Jean-Marie Friedt, who was born in 1940, graduated in Strasbourg, France, with a degree in engineering. As a volunteer to non-active military service, Jean-Marie went to Brazil (the Centro Brasileiro de Pesquisas Físicas, or CBPF, in Rio de Janeiro) and then joined Centre National de la Recherche Scientifique (CNRS) as a researcher, returning to the Nuclear Research Centre of Strasbourg-Cronenbourg, where he worked until 1986. He received his Ph.D. degree in 1969 from the University of Strasbourg, with a thesis devoted to "Mössbauer spectrometry of Fe from electronic capture of 57Co in cobalt alloys." While at CNRS, Jean-Marie was awarded the CNRS Bronze Medal.
Jean-Marie developed a Mössbauer laboratory with wide experimental facilities, giving rise to various isotopes including rare earth and actinides (57Fe, 119Sn, 151Eu, 121Sb, 129I, 161Dy, 155Gd, 169Er, 170Yb, 197Au, 231Pa, and 237Np).

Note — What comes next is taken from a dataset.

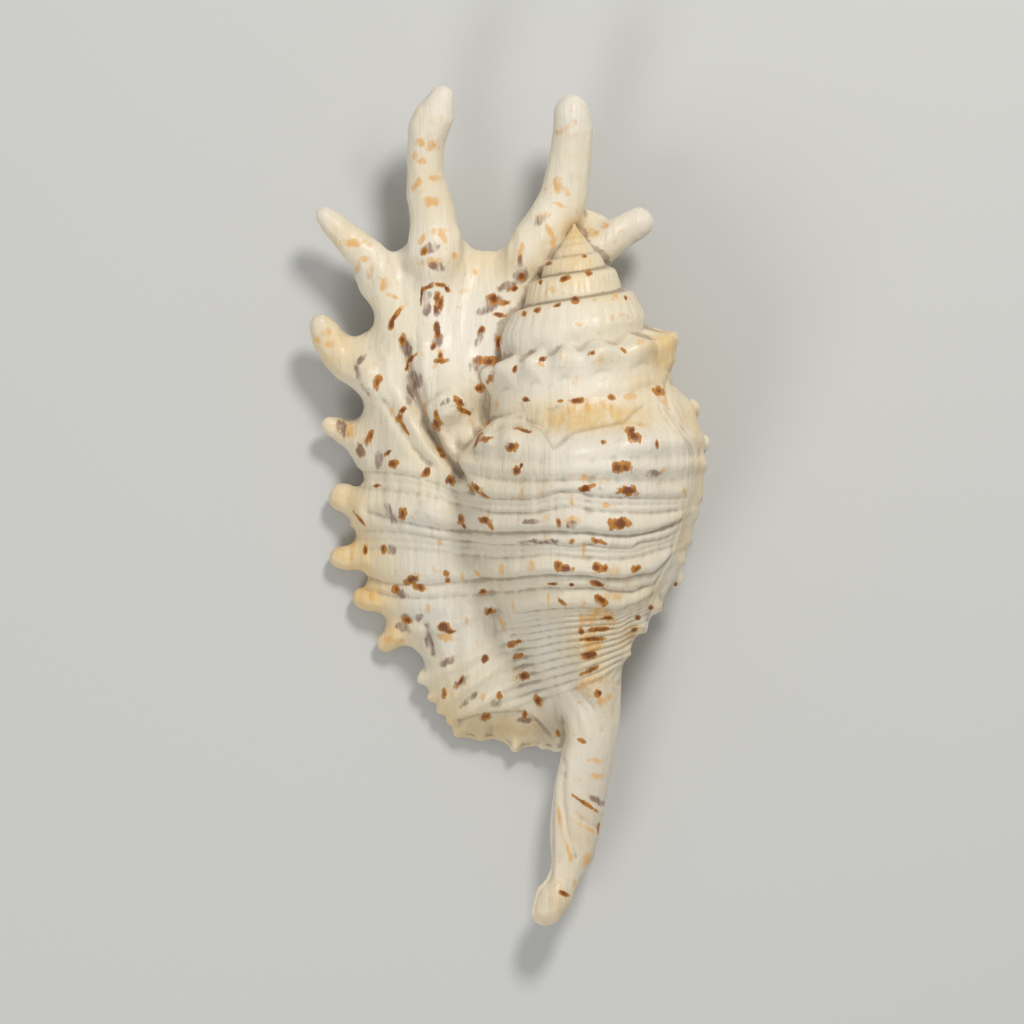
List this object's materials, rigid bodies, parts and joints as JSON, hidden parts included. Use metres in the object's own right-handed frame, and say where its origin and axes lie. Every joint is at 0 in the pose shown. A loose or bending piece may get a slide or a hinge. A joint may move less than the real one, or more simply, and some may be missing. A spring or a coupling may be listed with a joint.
{
  "type": "spider conch shell",
  "caption": "Natural sea shell with a coiled pointed spire, a flared lip that ends in curved fingers, and a long front canal.",
  "frame": {"origin": "middle of the shell's bounding box in plan, on the surface that it rests on", "axes": "+Y towards the end of the spire and the long fingers, +X away from the flared lip, +Z out of the back"},
  "size_m": [0.0672, 0.142, 0.0396],
  "materials": {
    "shell": "glossy, cream with brown marks"
  },
  "bodies": {
    "root": {"shell": "shell"}
  },
  "joints": []
}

The main topics were oriented to metallurgy, disordered solid states (oxide glasses, rare earth-based metglasses, spin glasses), magnetism of rare earth and actinide systems, and density of charge and of spin in insulating and conducting systems. Jean-Marie and his coworkers, including Jean-Pierre Sanchez and Marc Maurer, worked in collaboration with different French institutes (including the Recherche sur la catalyse in Lyon, Curie in Paris, CEA in Saclay, and ENSC and Le Bel in Strasbourg) and also internationally, including researchers at the Technical University of Munich (M. Kalvius, F. Wagner, and J. Litterst), Bochum University (H. Micklitz), Kyoto University (T. Shinjo), the CBPF in Rio de Janeiro (J. Danon and E. Baggio-Saitovitch), and the Nuclear Physics Institute and the University of Krakow (A. Hrynkiewicz and K. Tomala).
His scientific activities are recognized through about 80 publications and book chapters, and he was a very active member of the French Group of Mössbauer spectroscopy during the 1980s.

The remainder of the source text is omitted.